Notable Floor Action This Week Before Cutoff:

  • Clean Energy (SHB 1589) is legislation brought at the request of Puget Sound Energy. If enacted, the bill would provide a glide-path for the utility moving away from providing natural gas service as a response to concerns about carbon emissions. Under the legislation, PSE would stop connecting new gas customers after June 30, 2023, and would begin filing a gas decarbonization plan with the Washington Utilities and Transportation Commission beginning in 2026. The bill was amended on the floor to create exemptions to the prohibition on the extension of natural gas service for certain types of facilities, including manufacturing (NAIC codes beginning with 31, 32 or 33). The bill does not call for discontinuing existing gas customers. The bill passed out of the House 52-44.
  • Clean Energy Siting (E2SHB 1216). This bill creates an expedited permitting process to make it easier to permit certain types of energy and clean manufacturing projects, helping meet the state’s clean energy goals. The bill was amended on the House floor to include certain projects or facility upgrades undertaken by emissions-intensive trade-exposed industries to the definition of clean energy product manufacturing facility. The bill passed the House by a vote of 75-20.
  • Pesticide Advisory Board (HB 1019), would establish a formal and permanent Pesticide Advisory Board to advise the Department of Agriculture. The bill was amended to include a migrant farmworker to the voting membership of the Board. The House unanimously voted the bill off the floor.
  • Pesticide Application (SB 5330) is Washington State Department of Agriculture (WSDA) request legislation. This bill is the first step in implementing the modified Washington State plan for certified applicators that was approved by the EPA. The bill makes several amendments to the Washington pesticide application act. The bill passed the Senate unanimously.

Notable Bills Considered “Necessary to Implement the Budget” and Still Alive:

  • Tax Preferences for Dairy, Fruit and Vegetable, and Seafood Processors (HB 1573), sponsored by Rep. Alicia Rule (D-Blaine), would extend the expiration date of business and occupation tax preferences for dairy, fruit and vegetable, and seafood processors by a decade. The expiration date would be moved from July 1, 2025, to July 1, 2035.
  • Reusable Packing Materials (HB 1422), sponsored by Rep. Larry Springer (D-Kirkland), clarifies that renting or leasing of packing material under a packing material sharing and reuse program is not subject to retail sales and use tax. The clarification provided by HB 1422 is necessary as a recent Washington Court of Appeals decision determined that reusable wooden pallets leased by food manufacturers constituted a “retail sale” and are subject to sales and use taxes.
  • Sales Tax Remittance for Farmers (House Bill 1757), sponsored by Rep. Chris Corry (R-Yakima). As background, in 2007 the Legislature enacted a B&O tax exemption for farmers providing custom farming services to other farmers.
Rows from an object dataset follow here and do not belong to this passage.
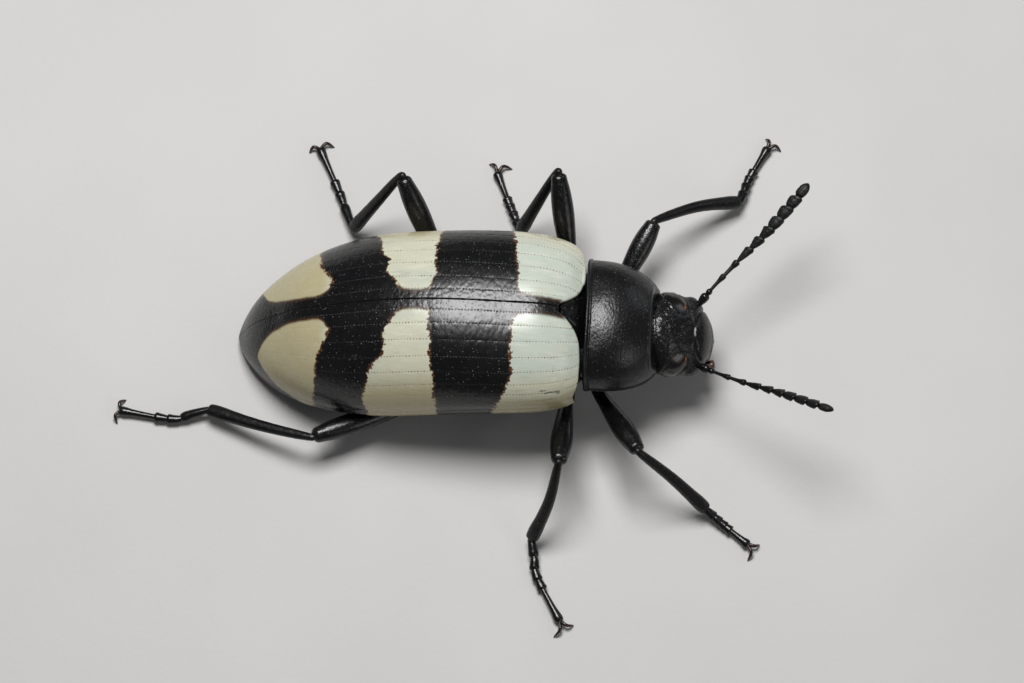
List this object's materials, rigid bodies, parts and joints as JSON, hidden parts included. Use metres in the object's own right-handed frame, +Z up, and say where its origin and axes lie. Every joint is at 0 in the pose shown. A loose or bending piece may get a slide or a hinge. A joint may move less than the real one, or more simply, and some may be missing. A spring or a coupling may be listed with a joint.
{
  "type": "darkling beetle",
  "caption": "Life-size darkling beetle: oval body, glossy black with cream bands on the wing cases, standing on splayed legs with beaded feelers spread forward.",
  "frame": {"origin": "middle of the footprint, at the level of the floor that the feet stand on", "axes": "+X towards the head along the body, +Y to the animal's left, +Z up"},
  "size_m": [0.0212, 0.016, 0.0046],
  "materials": {
    "black_cuticle": "glossy black, finely punctured",
    "dull_black_cuticle": "dull black with a fine grain",
    "brown_cuticle": "dark red-brown, smooth",
    "eyes": "very glossy dark brown with fine facets",
    "wing_cases": "satin cream with jagged black bands and rows of fine pits"
  },
  "bodies": {
    "root": {"abdomen": "black_cuticle", "antenna_left": "dull_black_cuticle", "antenna_right": "dull_black_cuticle", "elytron_left": "wing_cases", "elytron_right": "wing_cases", "eye_left": "eyes", "eye_right": "eyes", "head_capsule": "black_cuticle", "labrum": "black_cuticle", "leg_front_left_coxa": "black_cuticle", "leg_front_left_femur": "black_cuticle", "leg_front_left_tarsus": "dull_black_cuticle", "leg_front_left_tibia": "black_cuticle", "leg_front_right_coxa": "black_cuticle", "leg_front_right_femur": "black_cuticle", "leg_front_right_tarsus": "dull_black_cuticle", "leg_front_right_tibia": "black_cuticle", "leg_hind_left_coxa": "black_cuticle", "leg_hind_left_femur": "black_cuticle", "leg_hind_left_tarsus": "dull_black_cuticle", "leg_hind_left_tibia": "black_cuticle", "leg_hind_right_coxa": "black_cuticle", "leg_hind_right_femur": "black_cuticle", "leg_hind_right_tarsus": "dull_black_cuticle", "leg_hind_right_tibia": "black_cuticle", "leg_middle_left_coxa": "black_cuticle", "leg_middle_left_femur": "black_cuticle", "leg_middle_left_tarsus": "dull_black_cuticle", "leg_middle_left_tibia": "black_cuticle", "leg_middle_right_coxa": "black_cuticle", "leg_middle_right_femur": "black_cuticle", "leg_middle_right_tarsus": "dull_black_cuticle", "leg_middle_right_tibia": "black_cuticle", "mandible_left": "black_cuticle", "mandible_right": "black_cuticle", "palp_left": "brown_cuticle", "palp_right": "brown_cuticle", "prothorax": "black_cuticle", "pterothorax": "black_cuticle", "scutellum": "black_cuticle"}
  },
  "joints": []
}
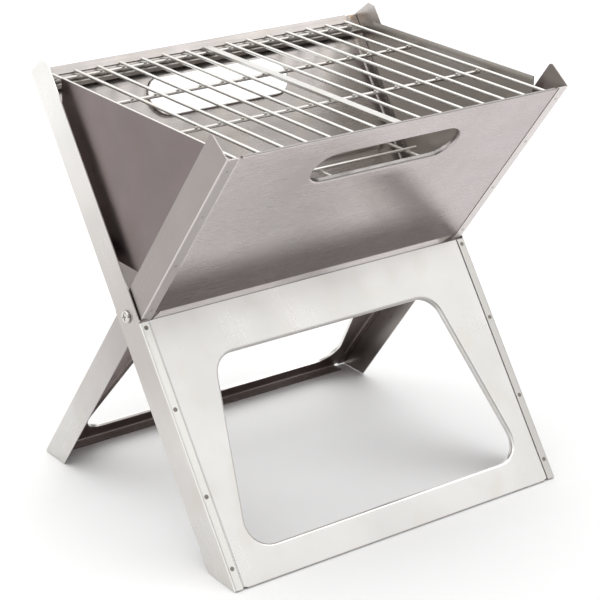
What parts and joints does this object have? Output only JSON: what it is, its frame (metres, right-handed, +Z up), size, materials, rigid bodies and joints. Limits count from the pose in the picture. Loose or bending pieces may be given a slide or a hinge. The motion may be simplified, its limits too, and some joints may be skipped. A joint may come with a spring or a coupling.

While the preference expired at the end of 2020, the Legislature permanently reauthorized the tax preferences beginning July 2022. HB 1757 would provide a sales and use tax exemption via a remittance to farmers who paid B&O taxes on activities that would have been exempt if the custom farming exemption had not lapsed. Eligible activities would have taken place between December 31, 2020, and July 1, 2022. The bill passed out of the House Finance Committee this week.
  • Freight Railroad Infrastructure (HB 1371) sponsored by Rep. Andrew Barkis (R-Olympia) is designed to incentivize maintenance, preservation, and new investment in short line rail by providing a public utility tax, a retail sales tax and a B&O tax exemption.